» **Exercise description**: Please quote the material exactly, every line of it.

(Structured object records)
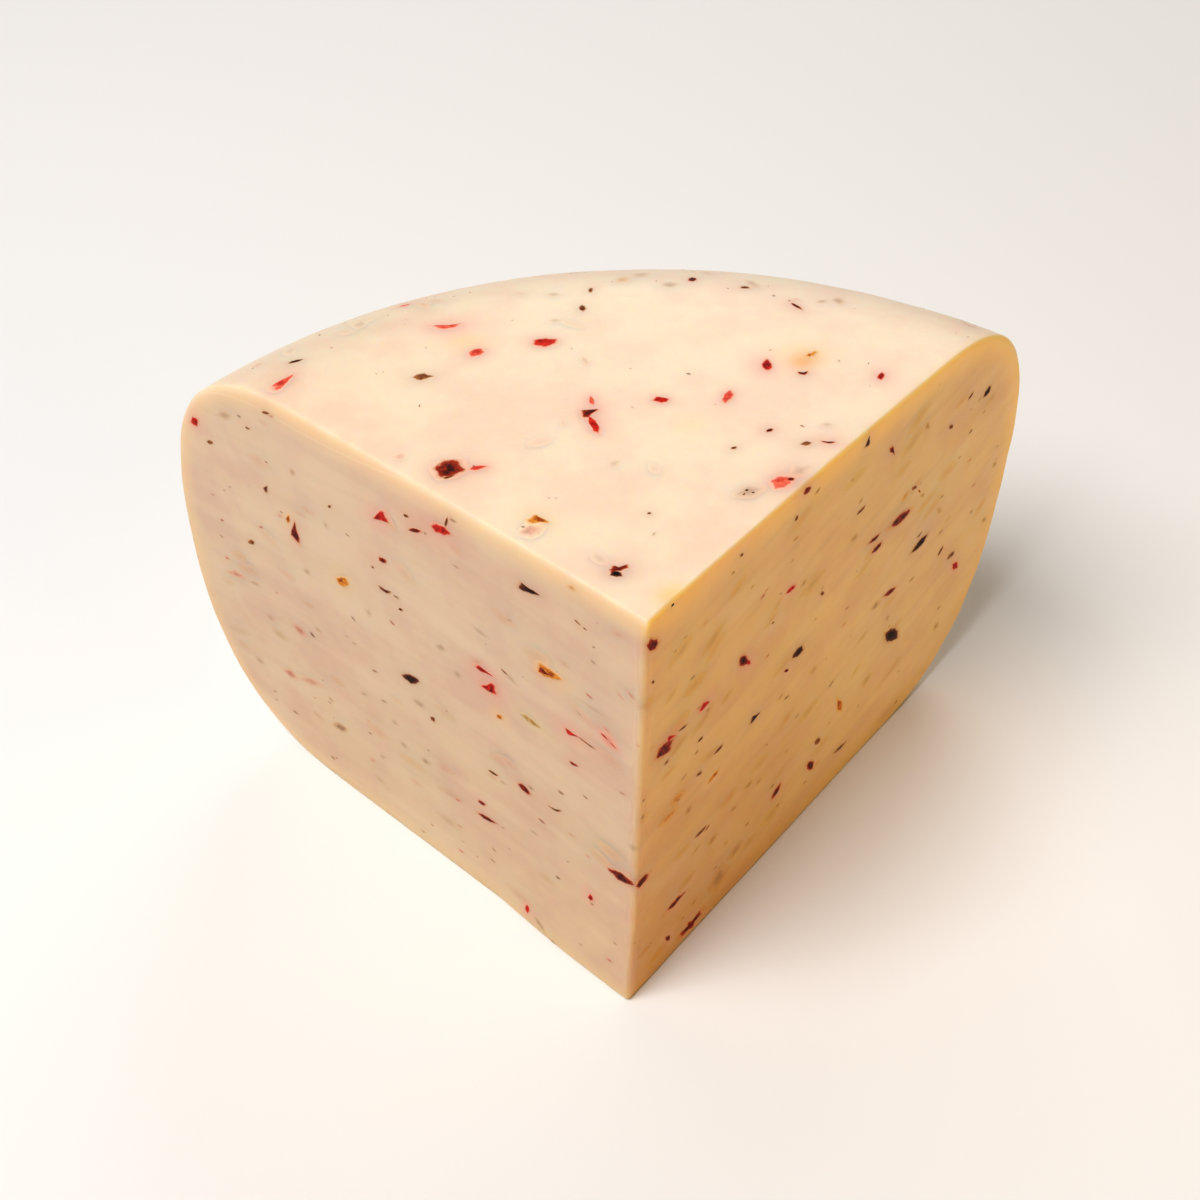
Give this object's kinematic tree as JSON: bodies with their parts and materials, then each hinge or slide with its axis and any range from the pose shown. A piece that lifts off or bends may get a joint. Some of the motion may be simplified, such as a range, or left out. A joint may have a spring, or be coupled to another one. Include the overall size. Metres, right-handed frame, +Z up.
{
  "type": "cheese wedge",
  "caption": "Wedge cut from a round of pale semi-hard cheese, with two flat cut faces, a soft rounded rind side and chilli flakes set in the paste.",
  "frame": {"origin": "middle of the foot of the wedge's box, on the surface that it stands on", "axes": "+X across the wedge, from the left cut to the right cut seen from the tip; +Y from the tip towards the rind; +Z up"},
  "size_m": [0.1674, 0.1214, 0.1003],
  "materials": {
    "cheese": "satin",
    "chilli_flakes": "satin"
  },
  "bodies": {
    "root": {"cheese_wedge": "cheese"}
  },
  "joints": []
}
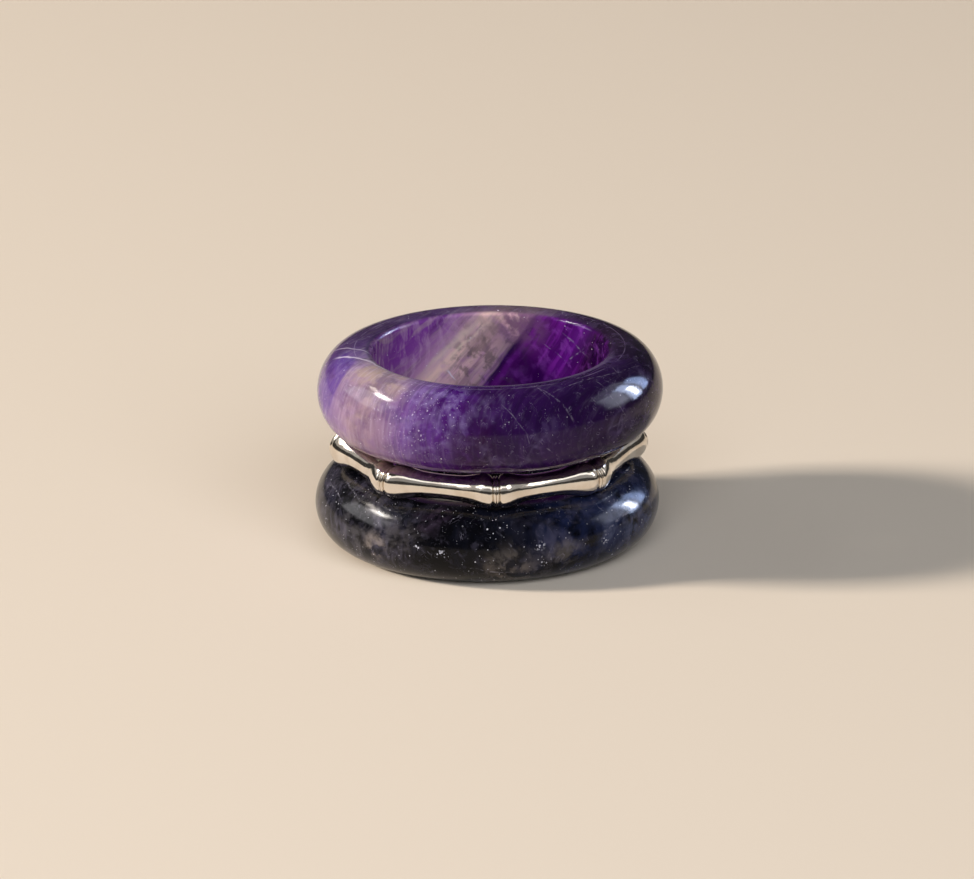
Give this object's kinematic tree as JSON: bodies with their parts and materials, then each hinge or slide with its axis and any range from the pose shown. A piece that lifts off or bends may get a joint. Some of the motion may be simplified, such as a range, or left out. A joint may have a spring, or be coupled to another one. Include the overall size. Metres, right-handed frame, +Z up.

» **Full response**:
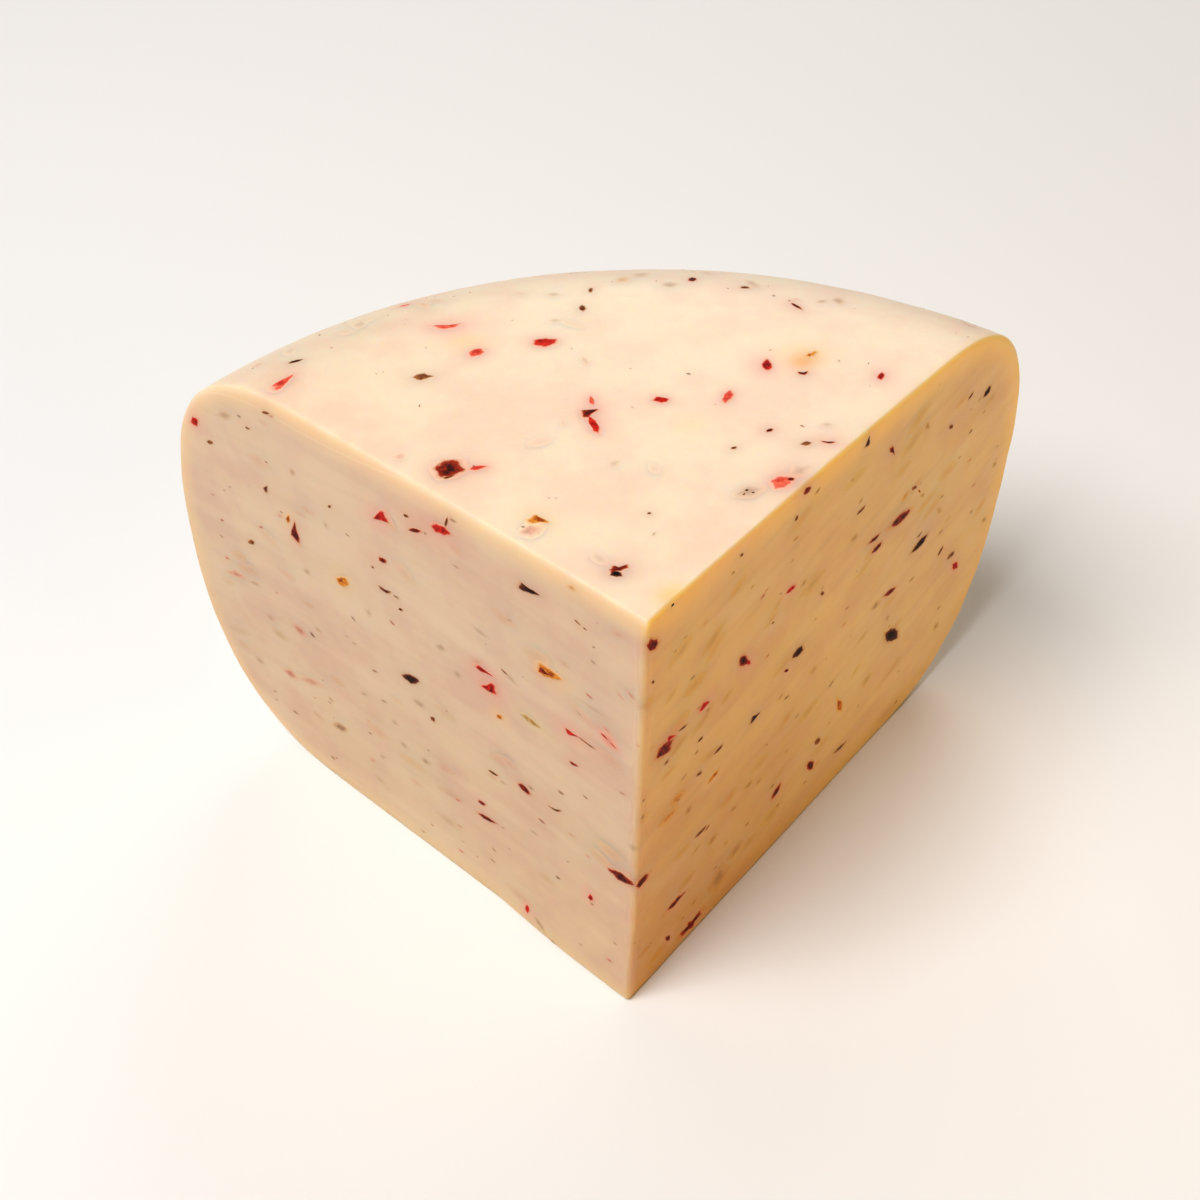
Give this object's kinematic tree as JSON: bodies with their parts and materials, then each hinge or slide with its axis and any range from the pose shown. A piece that lifts off or bends may get a joint. Some of the motion may be simplified, such as a range, or left out. A joint may have a spring, or be coupled to another one. Include the overall size. Metres, right-handed frame, +Z up.
{
  "type": "cheese wedge",
  "caption": "Wedge cut from a round of pale semi-hard cheese, with two flat cut faces, a soft rounded rind side and chilli flakes set in the paste.",
  "frame": {"origin": "middle of the foot of the wedge's box, on the surface that it stands on", "axes": "+X across the wedge, from the left cut to the right cut seen from the tip; +Y from the tip towards the rind; +Z up"},
  "size_m": [0.1674, 0.1214, 0.1003],
  "materials": {
    "cheese": "satin",
    "chilli_flakes": "satin"
  },
  "bodies": {
    "root": {"cheese_wedge": "cheese"}
  },
  "joints": []
}
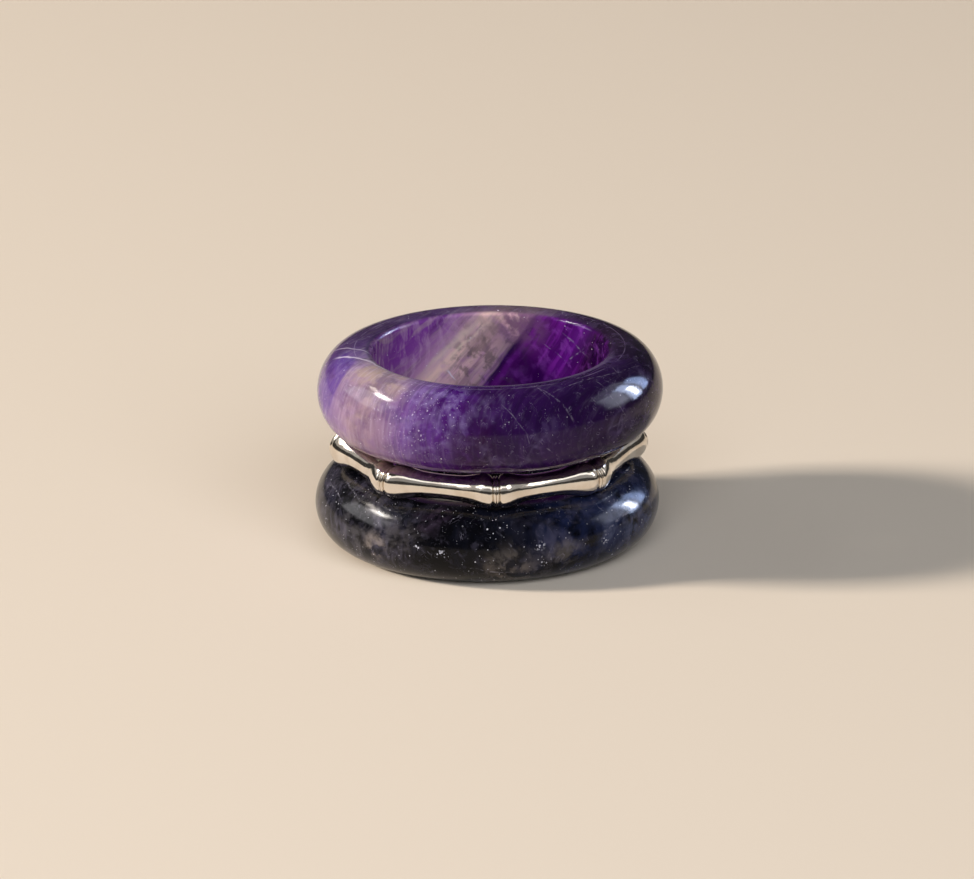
Give this object's kinematic tree as JSON: bodies with their parts and materials, then each hinge or slide with its axis and any range from the pose shown. A piece that lifts off or bends may get a joint. Some of the motion may be simplified, such as a range, or left out. A joint may have a spring, or be coupled to another one. Include the overall size. Metres, right-handed frame, +Z up.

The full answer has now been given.